Maybe the climate emergency has gotten so bad we’ll start to do something about it

  • Michael Minnaugh of Concord plays with his son, Caeleb, 6, at the Rollins Park pool in June 28. It wasn’t a perfect summer, for sure. But with changing climate, we may soon become nostalgic about years like this. GEOFF FORESTER / Monitor file

  • Rocks are exposed with the water level down on the Merrimack River from the continuing drought in the state on Thursday, September 17, 2020. GEOFF FORESTER

  • The ice on the trees surrounds skiers as they ride the chairlift at Pats Peak ski area in Henniker in February. Businesses, like ski areas, are already very sensitive to how changing climate is affecting bottom lines. GEOFF FORESTER / Monitor file

  • Planes are parked after flying in on frozen Lake Winnipesaukee on Feb. 28, 2015, in Alton. Dozens of pilots flew in to the the only ice runway in the Lower 48 states approved by the Federal Aviation Administration. AP file

Published: 9/6/2021 8:00:03 PM

Maybe I shouldn’t tempt the gods by saying this out loud but New Hampshire had a darn good summer, weather-wise.

Yeah, it was miserably hot and humid sometimes, not New England-y at all, and it was alarmingly dry in the first half and too wet in the second half. North of the Notches is still facing a drought even as some Massachusetts border towns have damaging floods, but compared to just about everywhere else in America it was a walk in the park.

We won’t have it so good next time, though. And there’s absolutely, positively going to be a next time.

That’s the thing about the climate emergency (a term that seemed over-the-top a couple of years ago and now seems almost mild). It’s not something that happens and then is finished.

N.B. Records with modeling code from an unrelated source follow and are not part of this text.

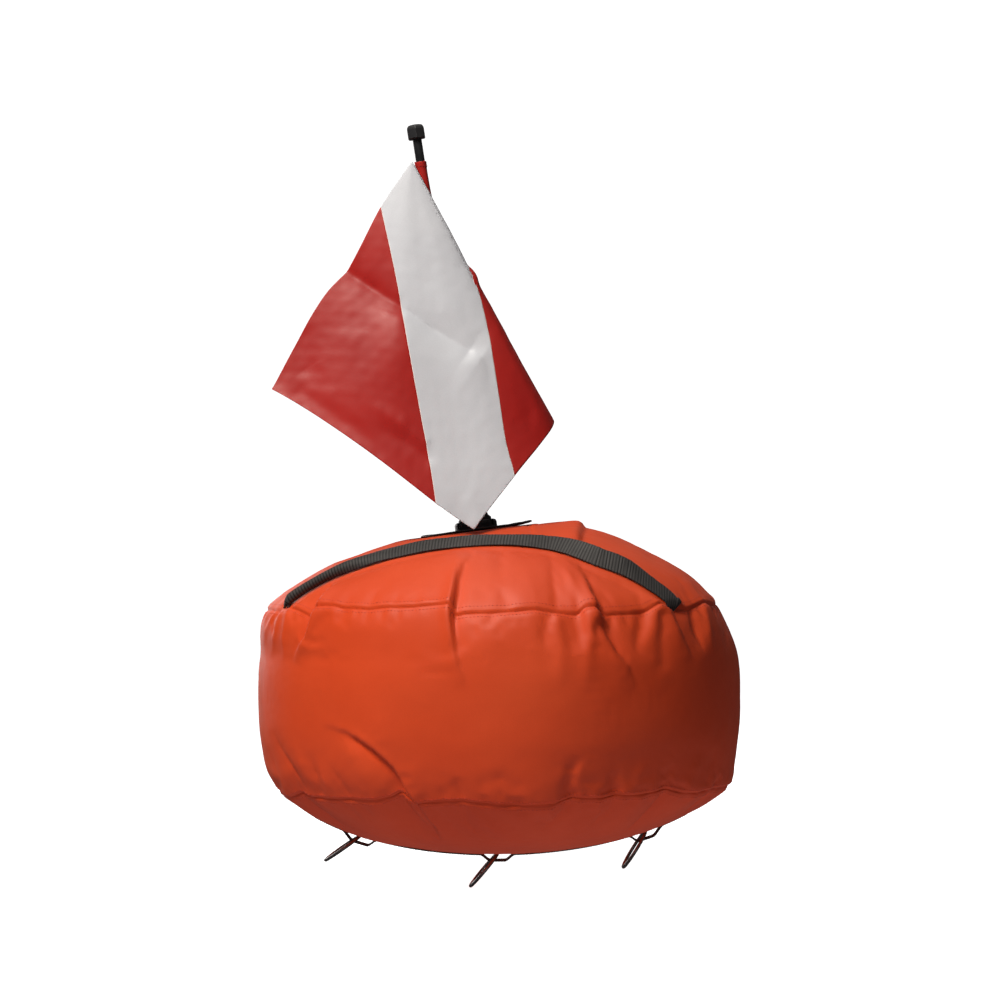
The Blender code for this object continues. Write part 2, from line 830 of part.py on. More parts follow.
def build_handle(name, front):
    side = -1.0 if front else 1.0
    xs = [HANDLE_X[0] + (HANDLE_X[1] - HANDLE_X[0]) * k / 32 for k in range(33)]
    centres, widths, normals = [], [], []
    twist = HANDLE_TWIST
    for x in xs:
        y = side * handle_plan(x)
        tangent = Vector((1.0, side * handle_slope(x), 0.0))
        p, n = on_dome(x, y)
        tangent -= n * tangent.dot(n)
        tangent.normalize()
        out = tangent.cross(n)
        if out.y * side < 0:
            out = -out
        level = math.degrees(math.asin(max(-1.0, min(1.0, -out.z))))
        angle = max(np.interp(x, [t[0] for t in twist], [t[1] for t in twist]), level)
        extra = math.radians(angle - level)
        w = out * math.cos(extra) - n * math.sin(extra)
        m = w.cross(tangent)
        if m.dot(n) < 0:
            m = -m
        lift = STRAP_W / 2 * math.sin(extra) + STRAP_T / 2 + 0.0006
        # the convex dome falls away, so the level edge decides the clearance
        centres.append(p + n * lift)
        widths.append(w)
        normals.append(m)
    # keep clear of the dome under the whole width
    for i in range(len(xs)):
        need = 0.0
        for t in (-0.5, -0.25, 0.0, 0.25, 0.5):
            q = centres[i] + widths[i] * STRAP_W * t - normals[i] * STRAP_T / 2
            s, sn = on_dome(q.x, q.y)
            if math.hypot(q.x - s.x, q.y - s.y) > 1e-4:
                continue
            need = max(need, (GAP + 0.0001) - (q - s).dot(sn))
        centres[i] += on_dome(centres[i].x, centres[i].y)[1] * need
    ribbon(name, centres, widths, normals, STRAP_W, STRAP_T, webbing())


def strap_line(x):
    """Height of the bottom strap's upper face over x, without its loops."""
    line = [belly_point(r, math.pi) for r in reversed(LOW_RADII)]
    line += [belly_point(r, 0.0) for r in (0.0,) + LOW_RADII]
    z = np.interp(x, [p.x for p in line], [p.z for p in line])
    return float(z) - GAP - STRAP_LOOSE * max(0.0, 1 - (x / 0.19) ** 2)


def build_strap():
    xs = []
    for k in range(73):
        xs.append(-0.270 + 0.540 * k / 72)
    pts = []
    for x in xs:
        dip = 0.0
        for _, rx, _ in RINGS:
            d = abs(x - rx)
            if d < 0.026:
                dip = max(dip, smoothstep((0.026 - d) / 0.016))
        pts.append((x, strap_line(x) - dip * (TUNNEL - GAP)))
    bm = bmesh.new()
    rings = []
    for i, (x, z) in enumerate(pts):
        x0, z0 = pts[max(i - 1, 0)]
        x1, z1 = pts[min(i + 1, len(pts) - 1)]
        length = math.hypot(x1 - x0, z1 - z0)
        nx, nz = (z1 - z0) / length, -(x1 - x0) / length
        lower = (x + nx * STRAP_T, z + nz * STRAP_T)
        rings.append(
            [
                (x, -STRAP_W / 2, z),
                (x, STRAP_W / 2, z),
                (lower[0], STRAP_W / 2, lower[1]),
                (lower[0], -STRAP_W / 2, lower[1]),
            ]
        )
    loft(bm, rings, cap_start=True, cap_end=True)
    finish("bottom_strap", bm, webbing(), smooth=False)


def build_rings():
    for name, x, lean in RINGS:
        pivot = Vector((x, 0.0, strap_line(x) + GAP - RING_DROP))
        bm = bmesh.new()
        rings = []
        for k in range(32):
            a = 2 * math.pi * k / 32
            ring = []
            for j in range(8):
                b = 2 * math.pi * j / 8
                rad = RING_R + RING_WIRE * math.cos(b)
                ring.append(
                    (RING_WIRE * math.sin(b), rad * math.sin(a), -RING_R + rad * math.cos(a))
                )
            rings.append(ring)
        rows = [[bm.verts.new(p) for p in ring] for ring in rings]
        for a, b in zip(rows, rows[1:] + rows[:1]):
            join_rows(bm, a, b)
        obj = finish(name, bm, steel(), location=pivot)
        obj.rotation_euler = (0.0, math.radians(lean), 0.0)


# ------------------------------------------------------------------------ zip
def arc_bar(bm, angles, section):
    """A bar whose (radius, z) section is carried round the body axis."""
    rings = []
    for a in angles:
        rings.append([(r * math.cos(a), r * math.sin(a), z) for r, z in section])
    loft(bm, rings, cap_start=True, cap_end=True)


def zip_angles(extra=0.0):
    step = 2 * math.pi / SEGMENTS
    a0 = math.pi / 2 - ZIP_HALF * step + extra
    a1 = math.pi / 2 + ZIP_HALF * step - extra
    count = 2 * ZIP_HALF * ZIP_FINE
    return [a0 + (a1 - a0) * k / count for k in range(count + 1)]


def build_zip():
    tape = material("zip_tape", (0.55, 0.085, 0.045), 0.7)
    chain = material("zip_chain", (0.03, 0.03, 0.03), 0.45)
    for name, sign in (("zip_tape_upper", 1), ("zip_tape_lower", -1)):
        bm = bmesh.new()
        z0, z1 = ZIP_Z + sign * 0.0034, ZIP_Z + sign * 0.0150
        lo, hi = min(z0, z1), max(z0, z1)
        arc_bar(bm, zip_angles(), [(ZIP_R, lo), (ZIP_R + 0.0008, lo), (ZIP_R + 0.0008, hi), (ZIP_R, hi)])
        finish(name, bm, tape)
    bm = bmesh.new()
    arc_bar(
        bm,
        zip_angles(0.012),
        [
            (ZIP_R, ZIP_Z - 0.0030),
            (ZIP_R + 0.0020, ZIP_Z - 0.0030),
            (ZIP_R + 0.0024, ZIP_Z - 0.0022),
            (ZIP_R + 0.0024, ZIP_Z + 0.0022),
            (ZIP_R + 0.0020, ZIP_Z + 0.0030),
            (ZIP_R, ZIP_Z + 0.0030),
        ],
    )
    finish("zip_chain", bm, chain)
    step = 2 * math.pi / SEGMENTS
    ends = (math.pi / 2 - ZIP_HALF * step + 0.016, math.pi / 2 + ZIP_HALF * step - 0.016)
    for name, a in zip(("zip_stop_right", "zip_stop_left"), ends):
        bm = bmesh.new()
        arc_bar(
            bm,
            [a - 0.0035, a, a + 0.0035],
            [
                (ZIP_R + 0.0027, ZIP_Z - 0.0042),
                (ZIP_R + 0.0044, ZIP_Z - 0.0042),
                (ZIP_R + 0.0044, ZIP_Z + 0.0042),
                (ZIP_R + 0.0027, ZIP_Z + 0.0042),
            ],
        )
        finish(name, bm, steel())

    # slider: a channel over the chain, with a bail for the pull
    rest = math.pi / 2 + ZIP_HALF * step - 0.052
    holder = empty("slider_axis", Matrix.Rotation(rest - math.pi / 2, 4, "Z"))
    bm = bmesh.new()
    half = 0.0075 / ZIP_R
    angles = [math.pi / 2 - half + 2 * half * k / 4 for k in range(5)]
    section = [
        (ZIP_R + 0.0011, -0.0052),
        (ZIP_R + 0.0042, -0.0052),
        (ZIP_R + 0.0046, -0.0046),
        (ZIP_R + 0.0046, 0.0046),
        (ZIP_R + 0.0042, 0.0052),
        (ZIP_R + 0.0011, 0.0052),
        (ZIP_R + 0.0011, 0.0035),
        (ZIP_R + 0.0028, 0.0035),
        (ZIP_R + 0.0028, -0.0035),
        (ZIP_R + 0.0011, -0.0035),
    ]
    arc_bar(bm, angles, [(r, ZIP_Z + z) for r, z in section])
    slider = finish("zip_slider", bm, plastic(), parent=holder)
    # the bail is a small bridge standing on the slider, open along the chain
    bm = bmesh.new()
    arch = [
        (0.0041, 0.0041), (0.0082, 0.0041), (0.0090, 0.0034), (0.0090, -0.0034),
        (0.0082, -0.0041), (0.0041, -0.0041), (0.0041, -0.0027), (0.0066, -0.0027),
        (0.0066, 0.0027), (0.0041, 0.0027),
    ]
    loft(
        bm,
        [[(x, ZIP_R + r, ZIP_Z + z) for r, z in arch] for x in (-0.0010, 0.0010)],
        cap_start=True,
        cap_end=True,
    )
    boolean(slider, bm, "UNION")

    # the pull: its eye passes through the bail and the tab hangs down
    bm = bmesh.new()
    outline_out = [
        (-0.0040, 0.0006), (0.0040, 0.0006), (0.0040, -0.0070), (0.0034, -0.0085),
        (0.0034, -0.0270), (0.0022, -0.0290), (-0.0022, -0.0290), (-0.0034, -0.0270),
        (-0.0034, -0.0085), (-0.0040, -0.0070),
    ]
    outline_in = [
        (-0.0024, -0.0006), (0.0024, -0.0006), (0.0024, -0.0048), (0.0021, -0.0055),
        (0.0015, -0.0060), (0.0006, -0.0062), (-0.0006, -0.0062), (-0.0015, -0.0060),
        (-0.0021, -0.0055), (-0.0024, -0.0048),
    ]
    y0, y1 = -0.0006, 0.0006
    rows = [
        [bm.verts.new((x, y, z)) for x, z in pts]
        for pts, y in (
            (outline_out, y0), (outline_out, y1), (outline_in, y1), (outline_in, y0),
        )
    ]
    for a, b in zip(rows, rows[1:] + rows[:1]):
        join_rows(bm, a, b)
    pull = finish("zip_pull", bm, plastic(), parent=holder, smooth=False)
    pull.location = (0.0, ZIP_R + 0.0056, ZIP_Z)


def main():
    clear_scene()
    top = build_cover()
    bladder = build_bladder()
    build_valve(top, bladder)
    build_top_fittings(top)
    build_mast()
    build_flag()
    build_handle("handle_front", True)
    build_handle("handle_rear", False)
    build_strap()
    build_rings()
    build_zip()


main()
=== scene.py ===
import json
import math

import bmesh
import bpy
import numpy as np
from mathutils import Matrix, Vector


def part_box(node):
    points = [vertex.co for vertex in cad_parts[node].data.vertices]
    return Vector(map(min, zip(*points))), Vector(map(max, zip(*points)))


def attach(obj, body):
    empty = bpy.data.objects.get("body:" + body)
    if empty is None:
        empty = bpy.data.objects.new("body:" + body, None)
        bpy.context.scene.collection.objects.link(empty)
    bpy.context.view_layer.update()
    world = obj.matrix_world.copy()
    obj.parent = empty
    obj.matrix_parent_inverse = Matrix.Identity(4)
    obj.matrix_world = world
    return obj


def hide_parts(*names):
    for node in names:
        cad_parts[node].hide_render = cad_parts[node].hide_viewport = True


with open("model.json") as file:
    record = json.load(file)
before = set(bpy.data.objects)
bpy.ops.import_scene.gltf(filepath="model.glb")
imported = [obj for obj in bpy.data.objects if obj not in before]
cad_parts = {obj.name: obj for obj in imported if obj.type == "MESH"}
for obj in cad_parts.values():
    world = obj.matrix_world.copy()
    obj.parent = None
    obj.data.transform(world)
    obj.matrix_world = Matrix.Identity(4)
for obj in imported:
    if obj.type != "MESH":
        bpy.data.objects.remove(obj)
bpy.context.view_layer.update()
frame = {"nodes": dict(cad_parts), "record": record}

NODES = frame["nodes"]

# ------------------------------------------------------------ shape constants
R_SEAM = 0.3265
BULGE = 0.0239
BAND_H = 0.2657
BELLY = 0.0860
BELLY_TIP = 0.0030
DOME_H = 0.1183
DOME_FLAT = 0.1088
DOME_BLEND = 0.0040
GAP = 0.0003
RING_R = 0.0305
RING_WIRE = 0.0025
RING_DROP = 0.0034
STRAP_W = 0.030
STRAP_T = 0.0016
STRAP_LOOSE = 0.0030
TUNNEL = 0.0115
RINGS = (("ring_left", -0.2060, 56.0), ("ring_center", -0.0060, 41.0), ("ring_right", 0.2100, 33.0))
TOP_SHIFT = -0.0092
LOW_SHIFT = 0.0045
APEX_X = -0.0300
PLATE_TILT = 6.8
MAST_TILT = 7.9
PATCH_R = 0.0825
PATCH_T = 0.0030
MAST_R = 0.00675
FLAG_SIDE = 0.397
STRIPE = 0.0834
SLEEVE_TOP = 0.5437
SLEEVE_OUT = 0.00835
VALVE_R = 0.2480
ZIP_Z = 0.3000
ZIP_R = 0.3508
Z_BELLY = (
    2 * RING_R * math.cos(math.radians(41)) + RING_WIRE + RING_DROP + STRAP_LOOSE + BELLY_TIP
)
Z_LO = Z_BELLY + BELLY
Z_HI = Z_LO + BAND_H
Z_PLATE = Z_HI + DOME_FLAT


def smooth(x):
    x = np.clip(x, 0.0, 1.0)
    return x * x * (3 - 2 * x)


def plate_matrix():
    return Matrix.Translation((APEX_X, 0, Z_PLATE)) @ Matrix.Rotation(-math.radians(PLATE_TILT), 4, "Y")


def mast_matrix():
    return Matrix.Translation((APEX_X, 0, Z_PLATE + GAP + PATCH_T)) @ Matrix.Rotation(
        -math.radians(MAST_TILT), 4, "Y"
    )


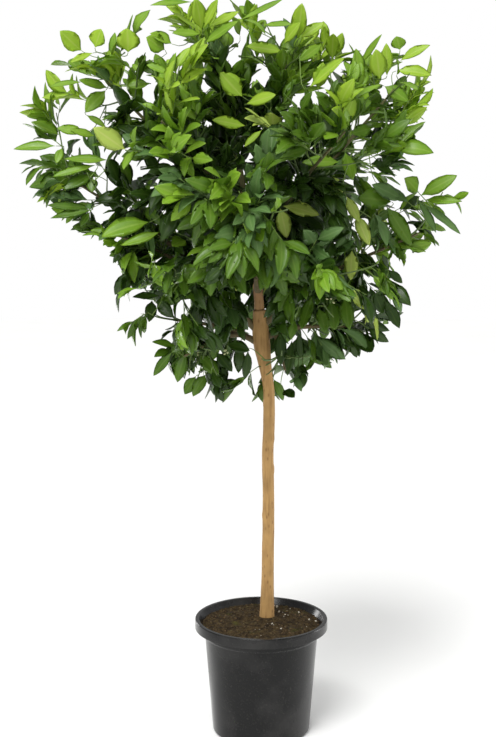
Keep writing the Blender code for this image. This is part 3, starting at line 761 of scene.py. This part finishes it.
def leavesMesh(name, leaves, material):
    column = lambda key: np.array([getattr(leaf, key) for leaf in leaves])[:, None, None]
    place = lambda key: np.array([tuple(getattr(leaf, key)) for leaf in leaves])[:, None, None, :]
    way = unit(place("way"))
    side = unit(np.cross(way, place("face")))
    up = np.cross(side, way)
    t = np.array([0.0, *blade["stations"], 1.0])[None, :, None]
    v = np.array(blade["across"])[None, None, :]
    s = np.clip((t - blade["stalk"]) / (1 - blade["stalk"]), 0, 1)
    rootPower, tipPower, widest = blade["rootPower"], blade["tipPower"], blade["widest"]
    fullest = widest**rootPower * (1 - widest) ** tipPower
    half = column("width") / 2 * (s**rootPower * (1 - s) ** tipPower / fullest)
    half = np.maximum(half, blade["stalkWidth"] / 2 * (t < blade["stalkEnd"]))
    turn = column("twist") * t
    across = half * v
    edge = np.abs(v)
    ripple = np.sin(column("phase") + blade["ripples"] * t + blade["rippleTurn"] * v)
    lift = column("fold") * edge * half + column("wave") * edge**2 * half * ripple
    sag = column("droop") * t ** blade["droopPower"]
    lift = lift + column("length") * (column("arch") * 2 * t * (1 - t) - sag)
    under = np.array(blade["under"])[None, None, :]
    atRib = (edge == 0) * (under * blade["ridge"] - (1 - under) * blade["groove"])
    body = (1 - edge) * blade["thickness"] / 2 + atRib
    lift = lift + np.where(under == 1, -body, body) * np.minimum(1, half / blade["thinUnder"])
    forward = column("length") * t * (1 - blade["shortening"] * column("droop") * t) + 0 * v
    sideways = across * np.cos(turn) + column("bend") * column("length") * t * t
    raised = lift + across * np.sin(turn)
    points = place("root") + way * forward[..., None] + side * sideways[..., None] + up * raised[..., None]
    rings = len(blade["stations"])
    sides = len(blade["across"])
    body = points[:, 1:-1].reshape(len(leaves), rings * sides, 3)
    poles = np.stack([points[:, 0].mean(1), points[:, -1].mean(1)], 1)
    everything = np.concatenate([body, poles], 1)
    count = rings * sides + 2
    shift = (np.arange(len(leaves)) * count)[:, None, None]
    quads = (loftFaces(rings, sides)[None, :, ::-1] + shift).reshape(-1, 4)
    triangles = (capFaces(rings, sides)[None, :, ::-1] + shift).reshape(-1, 3)
    uvRings = np.stack(np.broadcast_arrays(t[0, 1:-1], v[0]), -1).reshape(-1, 2)
    uvLeaf = np.concatenate([uvRings, [[0.0, 0.0], [1.0, 0.0]]])
    return meshFrom(name, everything, [quads, triangles], material, np.tile(uvLeaf, (len(leaves), 1)))


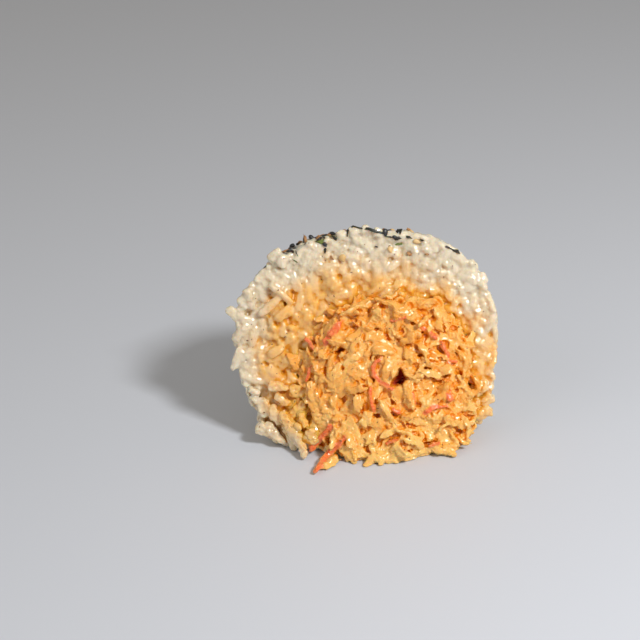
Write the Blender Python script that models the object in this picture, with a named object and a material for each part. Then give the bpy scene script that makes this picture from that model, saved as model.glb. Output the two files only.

It’s going to keep building and building as long as we keep adding to the fuel that powers it. Each year is likely to be hotter and stormier than the one before, over and over again. Soon we’ll look back on the summer of 2021 with painful nostalgia for the good ol’ climate days.

Enough lamentation – what to do? Politics, I’m afraid.

I mean that in the broadest sense. It starts, of course, with voting for people who take the climate emergency seriously, from the president and Congress folks to state lawmakers, school boards, even cemetery trustees (what is your town doing about fume-spewing landscaping equipment?) And it requires badgering them to support important legislation, regulations and actions.

But it also requires pressuring businesses, who are at least as important a force in modern America as government.

That last is one of the bright spots in this dismal landscape, judging from a recent webinar hosted by people knowledgeable enough about the topic to despair if they so choose. They argued that businesses are finally realizing that the climate emergency is hurting their bottom line and beginning to take real action, not only concerning their own activities but by using their pocketbooks to prod politicians.

“There’s a mobilization of the business community, not just in New Hampshire – a surge of companies that are ready to jump in the ring,” said Tyler Ray of the Granite Outdoor Alliance during last week’s online presentation held by the League of Conservation Voters as part of a multi-state lobbying effort called the Climate Action Campaign.

The Granite Outdoor Alliance was formed to boost the lobbying presence of businesses, non-profits and places that depend on hiking, canoeing, camping and other outdoorsy stuff. For obvious reasons, the climate emergency alarms them.

“This is a top 5 industry, nationwide and in New Hampshire, and this grassroots movement has taken hold,” said Ray.

Jessyca Keeler, executive director of industry group Ski NH, agreed.

“When I started, very few people in this industry … were even talking about climate change. … The last few years have seen a real change in how the industry is addressing the threat to the industry,” she said.

Let’s hope so, anyway, because we have created a systemic, communal problem that will take systemic, communal action to solve. Individual changes are all well and good but alone we can’t undo a century of industrial revolution; that takes top-down leadership and action.

The webinar was created to urge support for the Biden administration’s Build Back Better budget (federal legislation sure gets some silly names), which contains a huge amount of focus on the climate as part of infrastructure. I can’t say I’m knowledgeable about the details – years of stuffing my fingers in my ears whenever people mention politics takes time to get over – but it’s far and away the biggest climate-related action the country has seen in many years.

I imagine our four federal legislators will support it since they’re Democrats and climate action, inexplicably, has become a partisan issue usually opposed by the party that created the Environmental Protection Agency. But if we can get New Hampshire businesses to add their voice and monetary muscle to the push, all the better.

In the meantime, I’m going to enjoy whatever good weather we have. Because these are the good ol’ climate days!